• EXERCISE INSTRUCTIONS
Extract exactly those lines that lie between the start of the material and the line with "# Belt gearbox and motor", including both boundary lines and no others.

_____

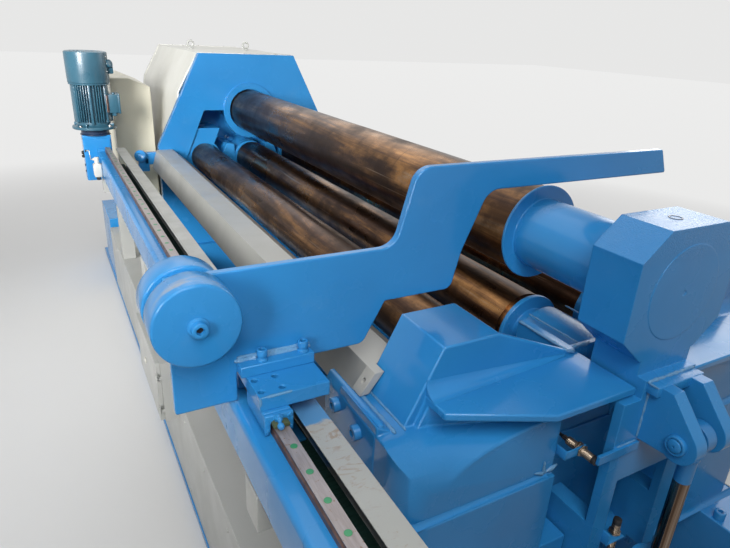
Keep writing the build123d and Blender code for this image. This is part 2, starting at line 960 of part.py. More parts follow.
def clamp_bar():
    x = (-clamp_left, -clamp_right)
    y = (arm_front_y - clamp_length, arm_front_y)
    return box(x, y, (carriage_plate_top, carriage_plate_top + clamp_thickness))


def pusher_arm():
    """The arm's plate: a tail over the counterweight, a neck and a long beak over the rolls."""
    foot = carriage_plate_top
    corners = [
        (-arm_tail_left, foot - arm_tail_drop, arm_corner),
        (-arm_tail_left, foot + arm_tail_rise, arm_corner),
        (-arm_neck_foot, foot + arm_tail_rise, arm_neck_radius),
        (-arm_neck_head, foot + arm_top_rise, arm_neck_radius),
        (arm_tip_top, foot + arm_top_rise, arm_corner),
        (arm_tip_low, foot + arm_beak_rise, arm_corner),
        (-arm_throat, foot + arm_beak_rise, arm_neck_radius),
        (-arm_bend, foot + arm_bend_rise, arm_bend_radius),
        (-arm_chin, foot + arm_chin_rise, arm_neck_radius / 2),
        (-arm_step, foot + arm_chin_rise, arm_corner),
        (-arm_foot, foot, arm_neck_radius / 2),
        (-arm_tail_right, foot, arm_corner),
        (-arm_tail_right, foot - arm_tail_drop, arm_corner),
    ]
    path = FilletPolyline(
        *[(x, arm_front_y, z) for x, z, radius in corners],
        radius=[radius for x, z, radius in corners],
        close=True,
    )
    return extrude(make_face(path), amount=arm_thickness, dir=(0, 1, 0))


def counterweight():
    """Two discs, one each side of the arm's tail, on a bolt through their middle."""
    x, z = -weight_offset, weight_height
    front_y = arm_front_y - front_weight_length
    front = rod_along_y(x, z, weight_radius, front_y, arm_front_y)
    bolt = rod_along_y(x, z, weight_bolt_radius, front_y - weight_bolt_height, front_y)
    rear = rod_along_y(x, z, weight_radius, arm_back_y, arm_back_y + rear_weight_length)
    return Compound(children=[front + bolt, rear])


# Belt gearbox and motor

def belt_gearbox():
    half = gearbox_width / 2
    x = -gearbox_offset
    case = box((x - half, x + half), gearbox_y, (gearbox_bottom, gearbox_top))
    case = fillet(case.edges().filter_by(Axis.Z), gearbox_corner)
    neck_top = gearbox_top + gearbox_neck_height
    return case + rod_along_z(x, pulley_far_y, gearbox_neck_radius, gearbox_top, neck_top)


def pusher_motor():
    """The motor on its flange, with cooling fins, a fan cowl and two boxes on its side."""
    x, y = -gearbox_offset, pulley_far_y
    flange_low = gearbox_top + gearbox_neck_height
    body_low = flange_low + motor_flange_thickness
    body_top = body_low + motor_body_length
    motor = rod_along_z(x, y, motor_flange_radius, flange_low, body_low)
    motor += rod_along_z(x, y, motor_body_radius, body_low, body_top)
    motor += rod_along_z(x, y, motor_cowl_radius, body_top, body_top + motor_cowl_length)
    fin = box(
        (motor_body_radius - motor_fin_width, motor_body_radius + motor_fin_height),
        (-motor_fin_width / 2, motor_fin_width / 2),
        (body_low + motor_fin_start, body_top),
    )
    for index in range(motor_fin_count):
        motor += Pos(x, y, 0) * Rot(0, 0, index * 360 / motor_fin_count) * fin
    terminal = box(
        (x, x + motor_body_radius + terminal_box_reach),
        (y - terminal_box_width / 2, y + terminal_box_width / 2),
        (body_low + terminal_box_low, body_low + terminal_box_low + terminal_box_height),
    )
    terminal = fillet(terminal.edges().filter_by(Axis.X), terminal_box_corner)
    cable_box = box(
        (x, x + motor_body_radius + cable_box_reach),
        (y - cable_box_width / 2, y + cable_box_width / 2),
        (body_low + cable_box_low, body_low + cable_box_low + cable_box_height),
    )
    return motor + terminal + cable_box


# Drop end

def head_outline():
    z = top_axis_height
    return [
        (-head_half_width + head_chamfer_across, z - head_half_height),
        (-head_half_width, z - head_half_height + head_chamfer_up),
        (-head_half_width, z + head_half_height - head_chamfer_up),
        (-head_half_width + head_chamfer_across, z + head_half_height),
    ]


def leg_outline():
    """A side view of one leg: the front plate, and the cheek and boss behind it."""
    return [
        (leg_front_y, tilt_axis_height),
        (leg_front_y, leg_plate_top),
        (head_front_y, leg_plate_top),
        (head_front_y, leg_cheek_top),
        (head_back_y, leg_cheek_top),
        (head_back_y, tilt_axis_height),
    ]


def lug():
    """The left lug that the cylinder's pin passes through."""
    outline = [
        (leg_front_y, lug_top),
        (leg_front_y - lug_top_reach, lug_top),
        (pin_axis_y - lug_radius * 0.8, pin_axis_height + lug_radius * 0.6),
        (pin_axis_y - lug_radius * 0.6, pin_axis_height - lug_radius * 0.8),
        (leg_front_y, lug_foot),
    ]
    x = (-lug_outer, -lug_outer + lug_thickness)
    plate = plate_along_x(outline, *x)
    plate += rod_along_x(pin_axis_y, pin_axis_height, lug_radius, *x)
    return plate - rod_along_x(pin_axis_y, pin_axis_height, pin_radius + journal_clearance, *x)


def drop_end():
    """The eight-sided head on its neck, with two legs down to the shaft that it tips about."""
    z = top_axis_height
    head = plate_along_y(mirrored(head_outline()), head_front_y, head_back_y)
    head += rod_along_y(0, z, head_cover_radius, head_front_y - head_cover_height, head_front_y)
    head -= rod_along_y(0, z, head_cover_hole, head_front_y - head_cover_height, head_front_y)
    bore_radius = cone_radius + cone_gap
    bore_length = cone_length + face_gap
    bore_tip = bore_radius - bore_length * math.tan(math.radians(cone_angle))
    head -= turned(0, z, [(head_back_y - bore_length, bore_tip), (head_back_y, bore_radius)])
    neck_x = (-neck_half_width, neck_half_width)
    neck = box(neck_x, (head_front_y, head_back_y), (neck_bottom, z - head_half_height))
    neck += box(neck_x, (leg_front_y, head_front_y), (window_top, shoulder_plate_top))
    across = box((-leg_outer, leg_outer), (leg_front_y, head_front_y), (window_top, leg_plate_top))
    leg_x = (-leg_outer, -leg_inner)
    leg = plate_along_x(leg_outline(), *leg_x)
    leg += rod_along_x(tilt_axis_y, tilt_axis_height, tilt_boss_radius, *leg_x)
    leg -= rod_along_x(tilt_axis_y, tilt_axis_height, tilt_pin_radius + journal_clearance, *leg_x)
    flag = box((-flag_left, -flag_right), (leg_front_y - flag_thickness, leg_front_y), (flag_low, flag_low + flag_height))
    return head + neck + across + both_sides(leg) + both_sides(lug()) + flag


def tilt_shaft():
    reach = tower_inner - shaft_inset
    return rod_along_x(tilt_axis_y, tilt_axis_height, tilt_pin_radius, -reach, reach)


def lug_pin():
    pin = rod_along_x(pin_axis_y, pin_axis_height, pin_radius, -lug_outer, lug_outer)
    head_x = (-lug_outer - pin_head_height, -lug_outer)
    return pin + rod_along_x(pin_axis_y, pin_axis_height, pin_head_radius, *head_x)


# Tilting cylinder

def cylinder_rod():
    """The rod, its neck and the eye between the two lugs."""
    reach = rod_eye_thickness / 2
    eye = rod_along_x(pin_axis_y, pin_axis_height, rod_eye_radius, -reach, reach)
    eye -= rod_along_x(pin_axis_y, pin_axis_height, pin_radius + journal_clearance, -reach, reach)
    neck_top = pin_axis_height - rod_eye_radius + rod_neck_seat
    neck = rod_along_z(0, pin_axis_y, rod_radius + rod_neck_wall, neck_top - rod_neck_length, neck_top)
    return eye + neck + rod_along_z(0, pin_axis_y, rod_radius, pin_axis_height - rod_length, neck_top)


def cylinder_barrel():
    """The barrel with its gland at the top, on the foot that it pivots about."""
    low = foot_axis_height + barrel_start
    high = foot_axis_height + barrel_length
    barrel = rod_along_z(0, pin_axis_y, barrel_radius, low, high)
    barrel += rod_along_z(0, pin_axis_y, barrel_radius + gland_wall, high - gland_length, high)
    foot = (-foot_thickness / 2, foot_thickness / 2)
    barrel += rod_along_x(pin_axis_y, foot_axis_height, foot_radius, *foot)
    barrel += box(foot, (pin_axis_y - foot_radius, pin_axis_y + foot_radius), (foot_axis_height, low))
    bore_radius = rod_radius + barrel_bore_clearance
    return barrel - rod_along_z(0, pin_axis_y, bore_radius, foot_axis_height + barrel_floor, high)


def cylinder_bracket():
    """Two ears on a plate between the girders, one each side of the cylinder's foot."""
    inner = foot_thickness / 2 + face_gap
    ear = box(
        (-inner - ear_thickness, -inner),
        (pin_axis_y - foot_radius, pin_axis_y + foot_radius),
        (foot_plate_height, foot_axis_height),
    )
    ear += rod_along_x(pin_axis_y, foot_axis_height, foot_radius, -inner - ear_thickness, -inner)
    reach = foot_radius + bracket_margin
    base = box((-girder_inner, girder_inner), (pin_axis_y - reach, pin_axis_y + reach), (0, foot_plate_height))
    return base + both_sides(ear)


# Small fittings

def hinge_heights():
    """Where the two hinges of the box's lid start."""
    return (box_low + hinge_inset, box_high - hinge_inset - hinge_length)


def junction_box():
    """The box on the side cover, with the fixed half of each hinge."""
    x = (-box_left + lid_thickness, -cover_half_width)
    case = box(x, (box_near_y, box_near_y + box_length), (box_low, box_high))
    for z in hinge_heights():
        half = (z, z + hinge_length / 2)
        case += rod_along_z(-box_left, box_near_y, hinge_radius, *half)
        case += box((-box_left, x[0]), (box_near_y, box_near_y + hinge_leaf), half)
    return case


def junction_box_lid():
    """The lid, with its half of each hinge above the fixed half."""
    x = (-box_left, -box_left + lid_thickness - guide_gap)
    lid = box(x, (box_near_y + lid_edge, box_near_y + box_length), (box_low, box_high))
    for z in hinge_heights():
        half = (z + hinge_length / 2 + guide_gap, z + hinge_length)
        lid += rod_along_z(-box_left, box_near_y, hinge_radius, *half)
        lid += box((-box_left, -box_left + hinge_leaf), (box_near_y, box_near_y + lid_edge), half)
    return lid


def limit_switch():
    """The switch on the beam's side, with its lever on top."""
    y_high = beam_far_y - switch_far_gap
    y = (y_high - switch_width, y_high)
    top = beam_top - switch_top_gap
    body = box((beam_left - switch_reach, beam_left), y, (beam_bottom + switch_low, top))
    middle = beam_left - switch_reach / 2
    lever_y = (y[0] + lever_thickness, y[0] + lever_thickness * 2)
    lever_x = (middle - lever_width / 2, middle + lever_width / 2)
    return body + box(lever_x, lever_y, (top, top + lever_height))


parts = {
    "bed_frame": bed_frame(),
    "left_side_cover": side_cover(),
    "right_side_cover": mirror(side_cover(), about=Plane.YZ),
    "near_frame": near_frame(),
    "far_frame": far_frame(),
    "drive_housing": drive_housing(),
    "lifting_eyes": lifting_eyes(),
    "control_cabinet": control_cabinet(),
    "left_guard": guard(),
    "right_guard": mirror(guard(), about=Plane.YZ),
    "beam_tube": beam_tube(),
    "beam_brackets": beam_brackets(),
    "linear_rail": linear_rail(),
    "drive_belt": drive_belt(),
    "belt_pulleys": belt_pulleys(),
    "belt_cover": belt_cover(),
    "belt_gearbox": belt_gearbox(),
    "pusher_motor": pusher_motor(),
    "junction_box": junction_box(),
    "limit_switch": limit_switch(),
    "cylinder_bracket": cylinder_bracket(),
    "tilt_shaft": tilt_shaft(),
    "top_roll": top_roll(),
    "top_roll_sleeve": top_roll_sleeve(),
    "bottom_roll": bottom_roll(),
    "bottom_roll_collar": bottom_roll_collar(),
    "bottom_near_bearing": bottom_near_bearing(),
    "bottom_far_bearing": bottom_far_bearing(),
    "carriage_blocks": carriage_blocks(),
    "carriage_plate": carriage_plate(),
    "clamp_bar": clamp_bar(),
    "pusher_arm": pusher_arm(),
    "counterweight": counterweight(),
    "drop_end": drop_end(),
    "lug_pin": lug_pin(),
    "cylinder_rod": cylinder_rod(),
    "cylinder_barrel": cylinder_barrel(),
    "junction_box_lid": junction_box_lid(),
}

for name, shape in (("side_roll", side_roll()), ("near_block", near_block()), ("far_block", far_block())):
    parts["left_" + name] = shape
    parts["right_" + name] = mirror(shape, about=Plane.YZ)

os.makedirs("parts", exist_ok=True)
for name, shape in parts.items():
    export_step(shape, f"parts/{name}.step")
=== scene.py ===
import json
import math

import bmesh
import bpy
import mathutils
from mathutils import Matrix, Vector

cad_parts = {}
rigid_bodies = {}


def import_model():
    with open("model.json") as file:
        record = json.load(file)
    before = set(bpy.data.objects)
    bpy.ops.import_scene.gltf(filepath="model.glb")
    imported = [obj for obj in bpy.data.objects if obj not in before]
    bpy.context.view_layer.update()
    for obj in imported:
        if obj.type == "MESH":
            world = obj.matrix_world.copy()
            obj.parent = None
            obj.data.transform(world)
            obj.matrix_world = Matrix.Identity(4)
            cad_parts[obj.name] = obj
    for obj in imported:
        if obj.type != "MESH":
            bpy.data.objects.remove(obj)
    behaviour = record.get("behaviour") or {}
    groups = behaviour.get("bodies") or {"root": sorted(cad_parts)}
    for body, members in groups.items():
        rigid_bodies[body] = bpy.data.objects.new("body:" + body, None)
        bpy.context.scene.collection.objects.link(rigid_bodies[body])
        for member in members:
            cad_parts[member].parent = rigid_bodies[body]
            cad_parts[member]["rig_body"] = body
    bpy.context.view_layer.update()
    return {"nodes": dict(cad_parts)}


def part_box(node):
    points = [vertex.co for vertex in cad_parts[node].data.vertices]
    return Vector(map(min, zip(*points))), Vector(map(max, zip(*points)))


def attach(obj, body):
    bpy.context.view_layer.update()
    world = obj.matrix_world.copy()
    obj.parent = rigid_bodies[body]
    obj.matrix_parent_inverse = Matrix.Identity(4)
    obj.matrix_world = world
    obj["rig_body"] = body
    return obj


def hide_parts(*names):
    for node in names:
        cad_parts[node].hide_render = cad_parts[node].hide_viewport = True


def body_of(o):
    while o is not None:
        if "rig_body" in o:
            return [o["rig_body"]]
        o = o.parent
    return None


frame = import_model()
nodes = frame["nodes"]
print("frame loaded:", len(nodes), "nodes")


def linkObject(name, data):
    obj = bpy.data.objects.new(name, data)
    bpy.context.scene.collection.objects.link(obj)
    return obj


# Camera, from the photo's three vanishing points

camera = {
    "place": (-0.988, -2.015, 1.500),
    "right": (0.8790, -0.4745, 0.0469),
    "up": (0.1452, 0.3601, 0.9215),
    "lens": 28.37,
    "sensor": 36,
    "reach": 200,
}


def addCamera():
    data = bpy.data.cameras.new("camera")
    data.lens, data.sensor_width, data.clip_end = camera["lens"], camera["sensor"], camera["reach"]
    right = Vector(camera["right"]).normalized()
    back = right.cross(Vector(camera["up"])).normalized()
    turn = Matrix((right, back.cross(right), back)).transposed().to_4x4()
    obj = linkObject("camera", data)
    obj.matrix_world = Matrix.Translation(camera["place"]) @ turn
    bpy.context.scene.camera = obj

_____

• ANSWER FOR THE TASK
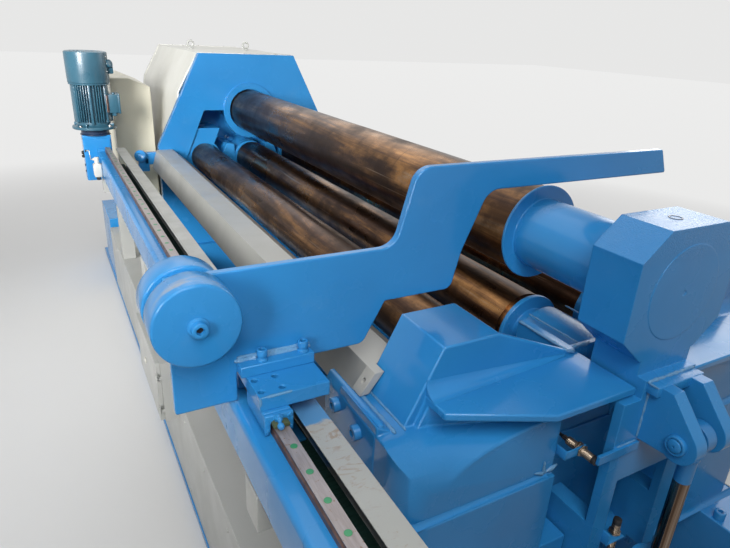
Keep writing the build123d and Blender code for this image. This is part 2, starting at line 960 of part.py. More parts follow.
def clamp_bar():
    x = (-clamp_left, -clamp_right)
    y = (arm_front_y - clamp_length, arm_front_y)
    return box(x, y, (carriage_plate_top, carriage_plate_top + clamp_thickness))


def pusher_arm():
    """The arm's plate: a tail over the counterweight, a neck and a long beak over the rolls."""
    foot = carriage_plate_top
    corners = [
        (-arm_tail_left, foot - arm_tail_drop, arm_corner),
        (-arm_tail_left, foot + arm_tail_rise, arm_corner),
        (-arm_neck_foot, foot + arm_tail_rise, arm_neck_radius),
        (-arm_neck_head, foot + arm_top_rise, arm_neck_radius),
        (arm_tip_top, foot + arm_top_rise, arm_corner),
        (arm_tip_low, foot + arm_beak_rise, arm_corner),
        (-arm_throat, foot + arm_beak_rise, arm_neck_radius),
        (-arm_bend, foot + arm_bend_rise, arm_bend_radius),
        (-arm_chin, foot + arm_chin_rise, arm_neck_radius / 2),
        (-arm_step, foot + arm_chin_rise, arm_corner),
        (-arm_foot, foot, arm_neck_radius / 2),
        (-arm_tail_right, foot, arm_corner),
        (-arm_tail_right, foot - arm_tail_drop, arm_corner),
    ]
    path = FilletPolyline(
        *[(x, arm_front_y, z) for x, z, radius in corners],
        radius=[radius for x, z, radius in corners],
        close=True,
    )
    return extrude(make_face(path), amount=arm_thickness, dir=(0, 1, 0))


def counterweight():
    """Two discs, one each side of the arm's tail, on a bolt through their middle."""
    x, z = -weight_offset, weight_height
    front_y = arm_front_y - front_weight_length
    front = rod_along_y(x, z, weight_radius, front_y, arm_front_y)
    bolt = rod_along_y(x, z, weight_bolt_radius, front_y - weight_bolt_height, front_y)
    rear = rod_along_y(x, z, weight_radius, arm_back_y, arm_back_y + rear_weight_length)
    return Compound(children=[front + bolt, rear])


# Belt gearbox and motor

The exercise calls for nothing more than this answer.